» TASK TO COMPLETE
Set down the material exactly as given, please, from its first line through the line that includes "# The origin".

=====

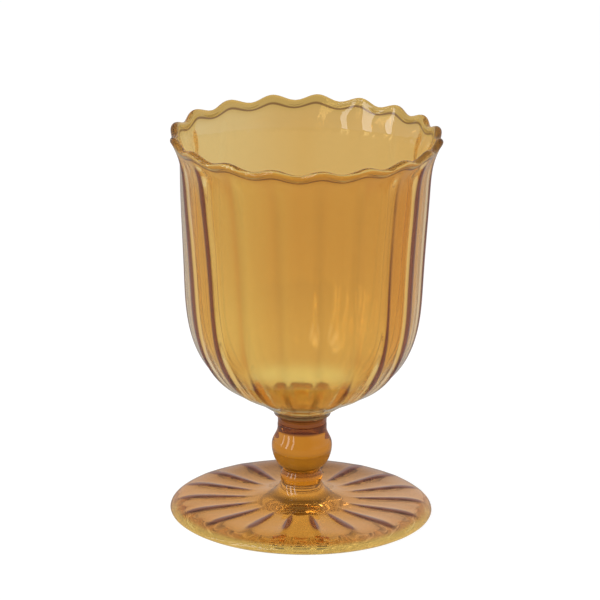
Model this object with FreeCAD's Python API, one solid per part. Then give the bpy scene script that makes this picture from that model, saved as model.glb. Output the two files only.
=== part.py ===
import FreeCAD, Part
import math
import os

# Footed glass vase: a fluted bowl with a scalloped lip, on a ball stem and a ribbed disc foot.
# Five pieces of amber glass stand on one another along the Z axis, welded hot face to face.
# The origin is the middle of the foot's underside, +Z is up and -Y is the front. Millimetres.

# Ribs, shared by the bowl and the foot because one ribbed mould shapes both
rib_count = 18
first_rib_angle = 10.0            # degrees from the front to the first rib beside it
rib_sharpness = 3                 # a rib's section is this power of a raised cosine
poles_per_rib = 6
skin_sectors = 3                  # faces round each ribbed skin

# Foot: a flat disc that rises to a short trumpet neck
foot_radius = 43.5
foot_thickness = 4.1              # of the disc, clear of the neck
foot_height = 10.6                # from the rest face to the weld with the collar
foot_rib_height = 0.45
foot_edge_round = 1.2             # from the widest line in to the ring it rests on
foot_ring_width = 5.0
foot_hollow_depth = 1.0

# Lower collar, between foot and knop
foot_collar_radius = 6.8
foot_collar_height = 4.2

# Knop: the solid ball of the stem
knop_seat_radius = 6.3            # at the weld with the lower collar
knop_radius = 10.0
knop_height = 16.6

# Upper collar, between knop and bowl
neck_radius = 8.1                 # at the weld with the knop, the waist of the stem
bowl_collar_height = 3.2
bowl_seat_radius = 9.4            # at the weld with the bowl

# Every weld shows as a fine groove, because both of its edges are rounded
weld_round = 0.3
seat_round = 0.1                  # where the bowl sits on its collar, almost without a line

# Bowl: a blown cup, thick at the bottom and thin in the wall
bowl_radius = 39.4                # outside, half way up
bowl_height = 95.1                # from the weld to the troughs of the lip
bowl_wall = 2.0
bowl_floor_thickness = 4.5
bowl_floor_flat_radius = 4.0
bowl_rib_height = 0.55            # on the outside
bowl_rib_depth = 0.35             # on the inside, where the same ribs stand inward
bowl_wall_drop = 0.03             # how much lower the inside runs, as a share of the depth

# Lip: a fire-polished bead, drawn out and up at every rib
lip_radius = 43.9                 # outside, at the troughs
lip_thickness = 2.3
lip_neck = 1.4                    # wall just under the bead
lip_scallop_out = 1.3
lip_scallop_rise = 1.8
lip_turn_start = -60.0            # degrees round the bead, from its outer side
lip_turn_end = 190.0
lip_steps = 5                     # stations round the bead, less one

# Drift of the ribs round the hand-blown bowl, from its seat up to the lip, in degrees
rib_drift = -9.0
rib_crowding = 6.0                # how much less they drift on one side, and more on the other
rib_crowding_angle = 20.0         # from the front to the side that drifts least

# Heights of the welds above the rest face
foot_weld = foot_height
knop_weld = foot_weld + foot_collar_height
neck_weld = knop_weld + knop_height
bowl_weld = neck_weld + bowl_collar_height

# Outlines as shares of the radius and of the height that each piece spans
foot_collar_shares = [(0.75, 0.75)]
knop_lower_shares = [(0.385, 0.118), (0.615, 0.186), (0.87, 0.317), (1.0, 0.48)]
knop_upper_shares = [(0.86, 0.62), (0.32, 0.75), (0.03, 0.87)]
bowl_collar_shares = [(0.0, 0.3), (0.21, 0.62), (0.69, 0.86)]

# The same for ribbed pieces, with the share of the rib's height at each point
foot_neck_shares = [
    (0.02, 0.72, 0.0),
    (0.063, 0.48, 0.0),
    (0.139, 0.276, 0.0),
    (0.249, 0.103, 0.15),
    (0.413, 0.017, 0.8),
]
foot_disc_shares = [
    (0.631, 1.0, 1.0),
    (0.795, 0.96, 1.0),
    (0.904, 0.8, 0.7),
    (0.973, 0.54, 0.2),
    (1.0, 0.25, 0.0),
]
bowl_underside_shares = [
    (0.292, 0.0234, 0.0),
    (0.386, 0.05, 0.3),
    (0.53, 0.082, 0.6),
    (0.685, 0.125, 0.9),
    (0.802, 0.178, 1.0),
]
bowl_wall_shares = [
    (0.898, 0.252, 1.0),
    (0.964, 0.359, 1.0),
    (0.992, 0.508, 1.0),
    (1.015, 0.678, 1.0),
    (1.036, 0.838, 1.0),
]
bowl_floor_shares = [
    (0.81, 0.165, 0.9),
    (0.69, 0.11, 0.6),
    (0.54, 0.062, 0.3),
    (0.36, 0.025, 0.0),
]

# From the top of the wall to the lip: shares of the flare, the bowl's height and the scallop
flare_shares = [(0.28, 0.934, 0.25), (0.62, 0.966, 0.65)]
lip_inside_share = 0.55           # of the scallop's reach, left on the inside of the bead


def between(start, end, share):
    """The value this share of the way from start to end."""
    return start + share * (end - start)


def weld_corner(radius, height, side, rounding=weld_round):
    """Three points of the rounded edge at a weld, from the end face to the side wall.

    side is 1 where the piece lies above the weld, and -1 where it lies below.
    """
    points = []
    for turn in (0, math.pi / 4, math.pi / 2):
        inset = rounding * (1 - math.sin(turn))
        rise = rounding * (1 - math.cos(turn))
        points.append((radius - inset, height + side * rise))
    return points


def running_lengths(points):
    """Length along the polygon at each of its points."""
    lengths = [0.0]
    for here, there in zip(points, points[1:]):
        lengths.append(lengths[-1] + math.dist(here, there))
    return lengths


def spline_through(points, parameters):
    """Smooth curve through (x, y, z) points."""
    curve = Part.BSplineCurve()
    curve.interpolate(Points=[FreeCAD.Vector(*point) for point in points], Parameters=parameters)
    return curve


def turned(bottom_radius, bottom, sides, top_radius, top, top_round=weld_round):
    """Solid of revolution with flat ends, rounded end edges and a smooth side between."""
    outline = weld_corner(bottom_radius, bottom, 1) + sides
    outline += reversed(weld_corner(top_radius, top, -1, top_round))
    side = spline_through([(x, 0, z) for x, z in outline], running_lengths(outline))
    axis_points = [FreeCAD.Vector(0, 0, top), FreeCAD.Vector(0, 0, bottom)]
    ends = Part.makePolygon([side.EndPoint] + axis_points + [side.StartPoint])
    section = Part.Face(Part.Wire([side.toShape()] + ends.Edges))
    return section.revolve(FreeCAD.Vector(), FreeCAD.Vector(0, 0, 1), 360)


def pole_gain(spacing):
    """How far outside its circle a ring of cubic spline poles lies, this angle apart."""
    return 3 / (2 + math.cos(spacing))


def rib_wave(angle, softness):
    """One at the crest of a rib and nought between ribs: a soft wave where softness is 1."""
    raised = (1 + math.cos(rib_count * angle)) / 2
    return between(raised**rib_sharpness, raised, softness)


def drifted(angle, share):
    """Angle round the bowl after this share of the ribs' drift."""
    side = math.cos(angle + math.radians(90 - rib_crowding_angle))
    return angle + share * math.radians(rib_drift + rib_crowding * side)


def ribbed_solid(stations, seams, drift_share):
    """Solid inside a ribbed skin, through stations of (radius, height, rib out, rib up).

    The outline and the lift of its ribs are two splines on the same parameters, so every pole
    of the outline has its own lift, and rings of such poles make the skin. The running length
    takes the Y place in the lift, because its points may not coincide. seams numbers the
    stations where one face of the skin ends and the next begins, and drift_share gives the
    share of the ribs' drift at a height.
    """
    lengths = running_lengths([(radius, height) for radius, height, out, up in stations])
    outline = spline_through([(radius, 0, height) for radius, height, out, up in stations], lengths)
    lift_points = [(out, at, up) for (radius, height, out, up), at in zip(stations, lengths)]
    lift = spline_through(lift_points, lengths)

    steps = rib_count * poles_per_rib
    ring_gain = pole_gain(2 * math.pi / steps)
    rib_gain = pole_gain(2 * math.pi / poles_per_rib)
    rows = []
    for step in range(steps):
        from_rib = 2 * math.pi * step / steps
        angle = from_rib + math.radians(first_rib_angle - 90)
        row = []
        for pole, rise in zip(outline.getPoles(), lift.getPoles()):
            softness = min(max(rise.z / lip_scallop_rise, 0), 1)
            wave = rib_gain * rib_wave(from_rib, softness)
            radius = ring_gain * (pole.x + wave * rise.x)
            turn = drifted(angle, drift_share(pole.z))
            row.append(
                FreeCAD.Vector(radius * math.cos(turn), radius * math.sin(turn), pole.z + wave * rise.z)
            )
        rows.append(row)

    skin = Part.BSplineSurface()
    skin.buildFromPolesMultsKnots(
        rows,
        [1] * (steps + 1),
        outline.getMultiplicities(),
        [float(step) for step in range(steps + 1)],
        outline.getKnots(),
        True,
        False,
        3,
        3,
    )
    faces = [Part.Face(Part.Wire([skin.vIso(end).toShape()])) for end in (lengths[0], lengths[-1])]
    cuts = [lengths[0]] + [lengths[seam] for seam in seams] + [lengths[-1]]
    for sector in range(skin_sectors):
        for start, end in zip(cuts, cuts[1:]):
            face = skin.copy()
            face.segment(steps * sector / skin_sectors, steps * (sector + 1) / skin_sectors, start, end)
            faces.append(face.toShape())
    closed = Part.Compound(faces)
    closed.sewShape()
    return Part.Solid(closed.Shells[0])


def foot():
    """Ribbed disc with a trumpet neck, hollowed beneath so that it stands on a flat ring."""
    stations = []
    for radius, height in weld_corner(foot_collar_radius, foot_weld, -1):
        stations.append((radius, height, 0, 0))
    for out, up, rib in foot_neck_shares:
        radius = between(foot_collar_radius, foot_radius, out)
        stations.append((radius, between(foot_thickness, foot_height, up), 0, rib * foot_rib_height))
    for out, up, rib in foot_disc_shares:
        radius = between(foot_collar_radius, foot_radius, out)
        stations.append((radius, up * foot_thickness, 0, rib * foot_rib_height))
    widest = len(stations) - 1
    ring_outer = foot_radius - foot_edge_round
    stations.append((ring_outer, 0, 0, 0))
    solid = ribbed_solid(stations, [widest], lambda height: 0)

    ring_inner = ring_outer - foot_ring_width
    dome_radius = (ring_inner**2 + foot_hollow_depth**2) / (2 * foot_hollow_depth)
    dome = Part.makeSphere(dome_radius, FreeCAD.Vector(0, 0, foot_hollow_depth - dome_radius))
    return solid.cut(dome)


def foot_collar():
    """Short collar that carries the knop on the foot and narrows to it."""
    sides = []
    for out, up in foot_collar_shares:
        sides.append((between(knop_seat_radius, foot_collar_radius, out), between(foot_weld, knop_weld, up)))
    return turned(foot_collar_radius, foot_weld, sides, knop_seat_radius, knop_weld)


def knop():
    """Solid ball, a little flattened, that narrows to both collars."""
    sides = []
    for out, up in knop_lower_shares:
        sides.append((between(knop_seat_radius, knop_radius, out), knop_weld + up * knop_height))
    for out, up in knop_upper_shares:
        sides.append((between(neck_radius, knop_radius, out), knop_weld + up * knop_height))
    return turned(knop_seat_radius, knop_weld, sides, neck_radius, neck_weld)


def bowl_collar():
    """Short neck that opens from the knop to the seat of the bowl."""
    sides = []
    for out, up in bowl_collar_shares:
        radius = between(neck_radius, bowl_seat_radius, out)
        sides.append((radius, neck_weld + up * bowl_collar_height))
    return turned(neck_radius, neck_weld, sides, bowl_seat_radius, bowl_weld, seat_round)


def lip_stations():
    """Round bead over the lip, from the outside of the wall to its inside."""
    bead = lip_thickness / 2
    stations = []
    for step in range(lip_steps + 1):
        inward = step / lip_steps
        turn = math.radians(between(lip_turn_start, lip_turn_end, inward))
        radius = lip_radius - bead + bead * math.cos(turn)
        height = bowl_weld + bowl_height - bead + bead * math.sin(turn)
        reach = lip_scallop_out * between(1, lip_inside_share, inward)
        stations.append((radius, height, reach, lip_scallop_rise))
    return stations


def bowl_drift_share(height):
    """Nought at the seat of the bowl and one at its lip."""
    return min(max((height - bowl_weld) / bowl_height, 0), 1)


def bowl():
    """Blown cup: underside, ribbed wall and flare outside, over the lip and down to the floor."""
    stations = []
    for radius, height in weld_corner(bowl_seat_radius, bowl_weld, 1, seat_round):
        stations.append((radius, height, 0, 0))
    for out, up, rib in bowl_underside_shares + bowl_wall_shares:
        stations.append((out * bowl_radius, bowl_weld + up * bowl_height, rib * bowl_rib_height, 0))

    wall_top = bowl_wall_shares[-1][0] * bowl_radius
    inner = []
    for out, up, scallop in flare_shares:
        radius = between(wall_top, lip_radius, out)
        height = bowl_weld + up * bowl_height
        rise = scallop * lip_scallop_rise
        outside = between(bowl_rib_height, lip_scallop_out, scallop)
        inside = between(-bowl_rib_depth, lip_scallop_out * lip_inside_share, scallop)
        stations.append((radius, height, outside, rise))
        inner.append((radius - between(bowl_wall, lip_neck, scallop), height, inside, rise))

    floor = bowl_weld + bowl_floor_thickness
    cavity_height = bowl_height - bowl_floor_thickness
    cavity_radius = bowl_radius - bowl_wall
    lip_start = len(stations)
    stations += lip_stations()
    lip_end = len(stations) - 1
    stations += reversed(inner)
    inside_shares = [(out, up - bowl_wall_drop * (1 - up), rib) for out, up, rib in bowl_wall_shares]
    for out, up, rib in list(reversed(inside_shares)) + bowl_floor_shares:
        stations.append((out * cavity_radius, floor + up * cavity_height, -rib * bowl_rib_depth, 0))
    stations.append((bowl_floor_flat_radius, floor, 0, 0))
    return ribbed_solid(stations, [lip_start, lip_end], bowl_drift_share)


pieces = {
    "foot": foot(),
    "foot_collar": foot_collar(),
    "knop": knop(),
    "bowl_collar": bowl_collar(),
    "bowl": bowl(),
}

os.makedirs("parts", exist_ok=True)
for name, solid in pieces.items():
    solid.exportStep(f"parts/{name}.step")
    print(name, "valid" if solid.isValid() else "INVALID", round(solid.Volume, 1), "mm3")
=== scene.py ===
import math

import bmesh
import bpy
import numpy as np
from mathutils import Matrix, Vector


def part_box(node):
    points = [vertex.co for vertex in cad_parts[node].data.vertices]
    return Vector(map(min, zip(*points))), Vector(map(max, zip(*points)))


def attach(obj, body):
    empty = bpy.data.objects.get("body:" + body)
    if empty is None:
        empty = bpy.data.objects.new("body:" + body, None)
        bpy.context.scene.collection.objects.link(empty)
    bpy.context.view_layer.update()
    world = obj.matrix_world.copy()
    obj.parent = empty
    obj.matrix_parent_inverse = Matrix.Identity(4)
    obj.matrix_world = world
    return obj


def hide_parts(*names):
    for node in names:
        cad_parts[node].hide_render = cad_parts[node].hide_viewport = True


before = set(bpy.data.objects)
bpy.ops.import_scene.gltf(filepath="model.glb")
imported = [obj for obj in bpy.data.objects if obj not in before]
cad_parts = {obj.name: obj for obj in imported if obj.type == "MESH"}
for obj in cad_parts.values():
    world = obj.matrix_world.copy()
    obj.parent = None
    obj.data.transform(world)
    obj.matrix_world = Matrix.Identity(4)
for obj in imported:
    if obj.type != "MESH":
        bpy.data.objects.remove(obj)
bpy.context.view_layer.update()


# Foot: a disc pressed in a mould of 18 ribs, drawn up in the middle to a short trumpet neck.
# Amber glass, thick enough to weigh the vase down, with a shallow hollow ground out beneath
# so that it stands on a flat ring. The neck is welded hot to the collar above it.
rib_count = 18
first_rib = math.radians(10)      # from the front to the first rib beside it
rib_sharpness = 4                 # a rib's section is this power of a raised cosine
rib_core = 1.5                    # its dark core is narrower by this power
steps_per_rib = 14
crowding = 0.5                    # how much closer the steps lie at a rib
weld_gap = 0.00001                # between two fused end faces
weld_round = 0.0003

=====

» THE COMPLETED TASK
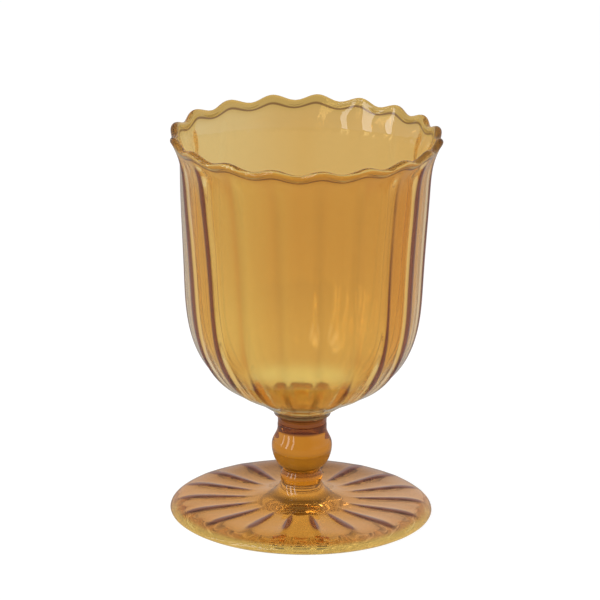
Model this object with FreeCAD's Python API, one solid per part. Then give the bpy scene script that makes this picture from that model, saved as model.glb. Output the two files only.
=== part.py ===
import FreeCAD, Part
import math
import os

# Footed glass vase: a fluted bowl with a scalloped lip, on a ball stem and a ribbed disc foot.
# Five pieces of amber glass stand on one another along the Z axis, welded hot face to face.
# The origin is the middle of the foot's underside, +Z is up and -Y is the front. Millimetres.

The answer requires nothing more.